» **AIM**: What is needed is the run of lines from the one containing "const visor = new THREE.Group();" through the one containing "before = set(bpy.data.objects)", echoed exactly, with both ends kept and nothing added.

[Object modeling scripts]
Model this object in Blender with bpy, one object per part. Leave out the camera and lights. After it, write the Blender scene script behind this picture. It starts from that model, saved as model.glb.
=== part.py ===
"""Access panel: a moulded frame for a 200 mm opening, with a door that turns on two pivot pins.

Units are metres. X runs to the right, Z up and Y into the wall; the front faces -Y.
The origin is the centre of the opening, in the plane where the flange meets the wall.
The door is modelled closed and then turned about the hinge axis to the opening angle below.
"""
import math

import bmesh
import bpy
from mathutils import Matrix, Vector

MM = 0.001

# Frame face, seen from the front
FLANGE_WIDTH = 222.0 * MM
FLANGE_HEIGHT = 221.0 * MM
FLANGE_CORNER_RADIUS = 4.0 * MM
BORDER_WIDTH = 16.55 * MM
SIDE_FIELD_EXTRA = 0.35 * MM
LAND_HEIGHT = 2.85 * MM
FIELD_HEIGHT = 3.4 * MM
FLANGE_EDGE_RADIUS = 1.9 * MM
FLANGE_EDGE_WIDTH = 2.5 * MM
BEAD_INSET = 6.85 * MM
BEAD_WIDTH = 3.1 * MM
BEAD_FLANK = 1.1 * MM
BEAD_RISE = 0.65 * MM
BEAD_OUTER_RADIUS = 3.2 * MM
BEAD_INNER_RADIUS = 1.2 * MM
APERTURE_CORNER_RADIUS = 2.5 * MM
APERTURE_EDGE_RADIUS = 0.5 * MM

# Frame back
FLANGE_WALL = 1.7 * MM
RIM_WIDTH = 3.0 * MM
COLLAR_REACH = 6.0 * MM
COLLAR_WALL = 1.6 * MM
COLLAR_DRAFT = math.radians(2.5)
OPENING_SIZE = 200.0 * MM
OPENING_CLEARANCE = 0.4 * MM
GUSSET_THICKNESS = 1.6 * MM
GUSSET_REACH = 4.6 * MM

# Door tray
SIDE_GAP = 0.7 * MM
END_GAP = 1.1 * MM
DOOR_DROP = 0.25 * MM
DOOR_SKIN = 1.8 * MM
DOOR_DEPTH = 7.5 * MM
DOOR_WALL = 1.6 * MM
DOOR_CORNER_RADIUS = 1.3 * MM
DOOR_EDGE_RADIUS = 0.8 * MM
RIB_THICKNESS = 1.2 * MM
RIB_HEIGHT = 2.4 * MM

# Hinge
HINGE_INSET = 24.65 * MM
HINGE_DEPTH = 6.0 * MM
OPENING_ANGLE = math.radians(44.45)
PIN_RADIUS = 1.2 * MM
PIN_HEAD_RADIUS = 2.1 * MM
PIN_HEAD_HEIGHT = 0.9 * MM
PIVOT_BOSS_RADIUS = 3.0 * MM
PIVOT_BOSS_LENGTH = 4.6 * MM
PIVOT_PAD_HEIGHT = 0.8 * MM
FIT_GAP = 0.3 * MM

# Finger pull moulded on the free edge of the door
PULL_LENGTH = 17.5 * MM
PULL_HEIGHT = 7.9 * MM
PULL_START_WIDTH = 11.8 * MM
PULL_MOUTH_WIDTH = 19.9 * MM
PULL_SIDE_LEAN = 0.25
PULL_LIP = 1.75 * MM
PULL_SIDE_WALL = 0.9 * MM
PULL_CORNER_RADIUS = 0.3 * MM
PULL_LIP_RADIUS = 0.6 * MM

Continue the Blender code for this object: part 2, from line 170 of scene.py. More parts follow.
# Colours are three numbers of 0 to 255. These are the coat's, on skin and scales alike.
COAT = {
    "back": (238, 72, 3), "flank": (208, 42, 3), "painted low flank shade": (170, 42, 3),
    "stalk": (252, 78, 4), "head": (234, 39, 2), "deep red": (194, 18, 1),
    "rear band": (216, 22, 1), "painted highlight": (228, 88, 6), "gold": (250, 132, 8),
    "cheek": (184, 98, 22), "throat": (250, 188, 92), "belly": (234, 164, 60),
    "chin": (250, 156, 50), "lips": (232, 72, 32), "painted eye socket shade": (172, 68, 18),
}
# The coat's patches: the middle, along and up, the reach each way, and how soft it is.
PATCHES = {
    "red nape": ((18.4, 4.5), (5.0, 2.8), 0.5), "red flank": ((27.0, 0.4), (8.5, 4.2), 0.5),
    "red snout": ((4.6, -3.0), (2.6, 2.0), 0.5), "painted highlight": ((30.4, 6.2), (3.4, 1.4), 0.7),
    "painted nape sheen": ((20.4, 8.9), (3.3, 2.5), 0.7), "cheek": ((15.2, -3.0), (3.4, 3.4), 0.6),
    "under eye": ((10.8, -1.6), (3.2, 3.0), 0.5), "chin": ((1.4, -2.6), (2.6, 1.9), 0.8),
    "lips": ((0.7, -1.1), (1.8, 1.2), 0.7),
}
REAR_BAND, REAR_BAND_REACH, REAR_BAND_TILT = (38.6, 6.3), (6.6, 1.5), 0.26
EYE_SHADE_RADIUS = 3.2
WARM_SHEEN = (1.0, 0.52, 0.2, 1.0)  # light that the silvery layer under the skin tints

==

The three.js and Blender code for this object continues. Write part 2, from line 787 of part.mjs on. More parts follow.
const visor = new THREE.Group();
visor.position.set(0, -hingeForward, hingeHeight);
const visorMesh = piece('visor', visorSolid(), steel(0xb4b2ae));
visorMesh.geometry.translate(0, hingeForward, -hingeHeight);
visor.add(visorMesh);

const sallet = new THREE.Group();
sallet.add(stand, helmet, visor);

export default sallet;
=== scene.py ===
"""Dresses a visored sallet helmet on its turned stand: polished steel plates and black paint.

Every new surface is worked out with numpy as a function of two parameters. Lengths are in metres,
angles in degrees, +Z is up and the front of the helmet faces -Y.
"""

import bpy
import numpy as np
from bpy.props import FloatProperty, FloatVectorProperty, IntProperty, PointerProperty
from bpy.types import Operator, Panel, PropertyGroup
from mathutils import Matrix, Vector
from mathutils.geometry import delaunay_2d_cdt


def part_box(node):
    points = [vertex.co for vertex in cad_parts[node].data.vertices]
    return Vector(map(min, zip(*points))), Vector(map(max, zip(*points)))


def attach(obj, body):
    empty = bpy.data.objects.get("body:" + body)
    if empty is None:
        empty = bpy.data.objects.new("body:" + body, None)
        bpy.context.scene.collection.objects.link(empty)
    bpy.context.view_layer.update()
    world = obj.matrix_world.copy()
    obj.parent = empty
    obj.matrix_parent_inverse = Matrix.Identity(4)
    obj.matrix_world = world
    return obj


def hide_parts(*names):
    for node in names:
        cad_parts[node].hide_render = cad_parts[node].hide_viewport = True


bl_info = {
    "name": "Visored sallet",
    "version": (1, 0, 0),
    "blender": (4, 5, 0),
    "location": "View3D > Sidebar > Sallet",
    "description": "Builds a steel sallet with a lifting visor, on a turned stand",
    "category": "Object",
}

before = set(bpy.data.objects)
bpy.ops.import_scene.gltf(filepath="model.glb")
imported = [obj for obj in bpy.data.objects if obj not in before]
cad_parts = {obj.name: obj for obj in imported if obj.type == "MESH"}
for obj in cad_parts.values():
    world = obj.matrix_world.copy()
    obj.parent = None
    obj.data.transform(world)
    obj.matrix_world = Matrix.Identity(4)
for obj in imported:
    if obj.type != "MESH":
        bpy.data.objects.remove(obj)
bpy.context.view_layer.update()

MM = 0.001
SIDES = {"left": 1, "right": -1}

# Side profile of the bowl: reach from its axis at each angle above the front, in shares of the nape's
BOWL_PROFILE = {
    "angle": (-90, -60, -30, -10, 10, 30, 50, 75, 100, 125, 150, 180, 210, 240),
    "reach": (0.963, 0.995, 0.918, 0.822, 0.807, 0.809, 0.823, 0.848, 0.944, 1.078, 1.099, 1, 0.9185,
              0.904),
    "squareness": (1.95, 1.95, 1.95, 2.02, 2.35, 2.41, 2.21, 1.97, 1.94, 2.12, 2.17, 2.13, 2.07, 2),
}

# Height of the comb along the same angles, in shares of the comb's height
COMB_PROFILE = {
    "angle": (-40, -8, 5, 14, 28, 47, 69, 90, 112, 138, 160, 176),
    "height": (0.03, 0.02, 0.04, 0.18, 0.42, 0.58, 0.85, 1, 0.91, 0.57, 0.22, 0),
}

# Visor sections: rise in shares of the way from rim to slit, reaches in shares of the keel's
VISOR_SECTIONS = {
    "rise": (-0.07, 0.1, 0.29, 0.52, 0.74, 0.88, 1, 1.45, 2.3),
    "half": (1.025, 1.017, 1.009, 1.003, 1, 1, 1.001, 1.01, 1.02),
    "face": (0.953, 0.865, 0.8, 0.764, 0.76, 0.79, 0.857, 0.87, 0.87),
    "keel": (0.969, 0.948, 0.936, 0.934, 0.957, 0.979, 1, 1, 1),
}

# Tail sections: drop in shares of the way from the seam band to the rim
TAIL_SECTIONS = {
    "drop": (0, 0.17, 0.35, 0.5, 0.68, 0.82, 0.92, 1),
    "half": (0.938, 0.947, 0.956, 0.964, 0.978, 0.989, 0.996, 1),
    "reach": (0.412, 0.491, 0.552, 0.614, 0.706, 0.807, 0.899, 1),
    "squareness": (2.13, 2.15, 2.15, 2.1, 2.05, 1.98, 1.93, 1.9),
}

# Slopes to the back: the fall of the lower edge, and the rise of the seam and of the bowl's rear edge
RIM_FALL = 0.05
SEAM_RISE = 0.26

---

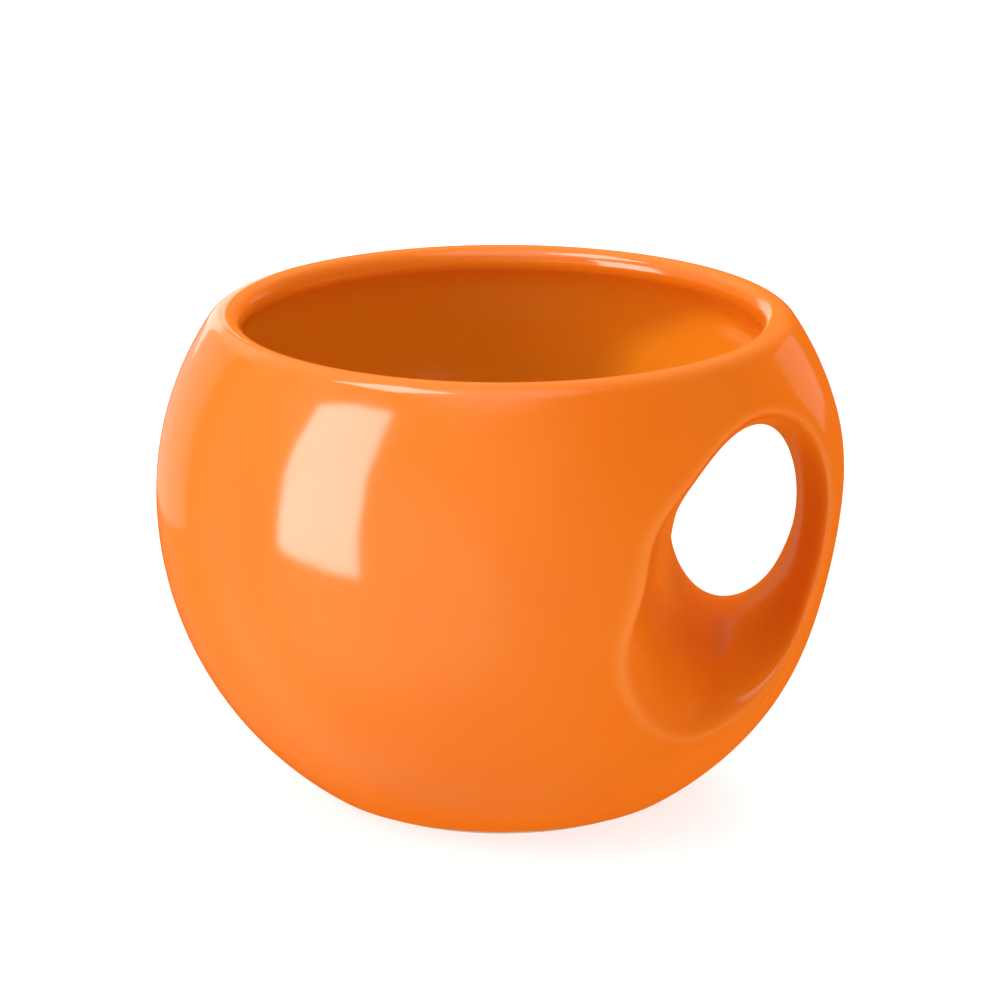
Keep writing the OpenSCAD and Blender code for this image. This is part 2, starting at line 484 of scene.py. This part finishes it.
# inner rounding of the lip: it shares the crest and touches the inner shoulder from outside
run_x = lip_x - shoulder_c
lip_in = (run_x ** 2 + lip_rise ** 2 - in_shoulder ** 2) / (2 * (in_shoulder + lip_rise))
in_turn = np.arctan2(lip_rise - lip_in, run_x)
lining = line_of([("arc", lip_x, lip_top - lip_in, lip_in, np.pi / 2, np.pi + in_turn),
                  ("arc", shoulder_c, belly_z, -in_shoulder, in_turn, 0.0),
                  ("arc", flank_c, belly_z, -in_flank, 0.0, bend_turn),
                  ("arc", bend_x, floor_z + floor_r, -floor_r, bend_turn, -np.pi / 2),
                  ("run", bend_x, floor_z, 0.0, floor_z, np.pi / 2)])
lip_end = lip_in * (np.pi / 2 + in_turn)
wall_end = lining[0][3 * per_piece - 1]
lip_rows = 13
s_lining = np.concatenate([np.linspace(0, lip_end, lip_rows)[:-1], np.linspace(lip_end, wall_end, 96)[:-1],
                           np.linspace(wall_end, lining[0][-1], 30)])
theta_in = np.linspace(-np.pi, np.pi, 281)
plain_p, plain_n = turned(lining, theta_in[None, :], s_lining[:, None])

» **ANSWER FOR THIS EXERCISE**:
const visor = new THREE.Group();
visor.position.set(0, -hingeForward, hingeHeight);
const visorMesh = piece('visor', visorSolid(), steel(0xb4b2ae));
visorMesh.geometry.translate(0, hingeForward, -hingeHeight);
visor.add(visorMesh);

const sallet = new THREE.Group();
sallet.add(stand, helmet, visor);

export default sallet;
=== scene.py ===
"""Dresses a visored sallet helmet on its turned stand: polished steel plates and black paint.

Every new surface is worked out with numpy as a function of two parameters. Lengths are in metres,
angles in degrees, +Z is up and the front of the helmet faces -Y.
"""

import bpy
import numpy as np
from bpy.props import FloatProperty, FloatVectorProperty, IntProperty, PointerProperty
from bpy.types import Operator, Panel, PropertyGroup
from mathutils import Matrix, Vector
from mathutils.geometry import delaunay_2d_cdt


def part_box(node):
    points = [vertex.co for vertex in cad_parts[node].data.vertices]
    return Vector(map(min, zip(*points))), Vector(map(max, zip(*points)))


def attach(obj, body):
    empty = bpy.data.objects.get("body:" + body)
    if empty is None:
        empty = bpy.data.objects.new("body:" + body, None)
        bpy.context.scene.collection.objects.link(empty)
    bpy.context.view_layer.update()
    world = obj.matrix_world.copy()
    obj.parent = empty
    obj.matrix_parent_inverse = Matrix.Identity(4)
    obj.matrix_world = world
    return obj


def hide_parts(*names):
    for node in names:
        cad_parts[node].hide_render = cad_parts[node].hide_viewport = True


bl_info = {
    "name": "Visored sallet",
    "version": (1, 0, 0),
    "blender": (4, 5, 0),
    "location": "View3D > Sidebar > Sallet",
    "description": "Builds a steel sallet with a lifting visor, on a turned stand",
    "category": "Object",
}

before = set(bpy.data.objects)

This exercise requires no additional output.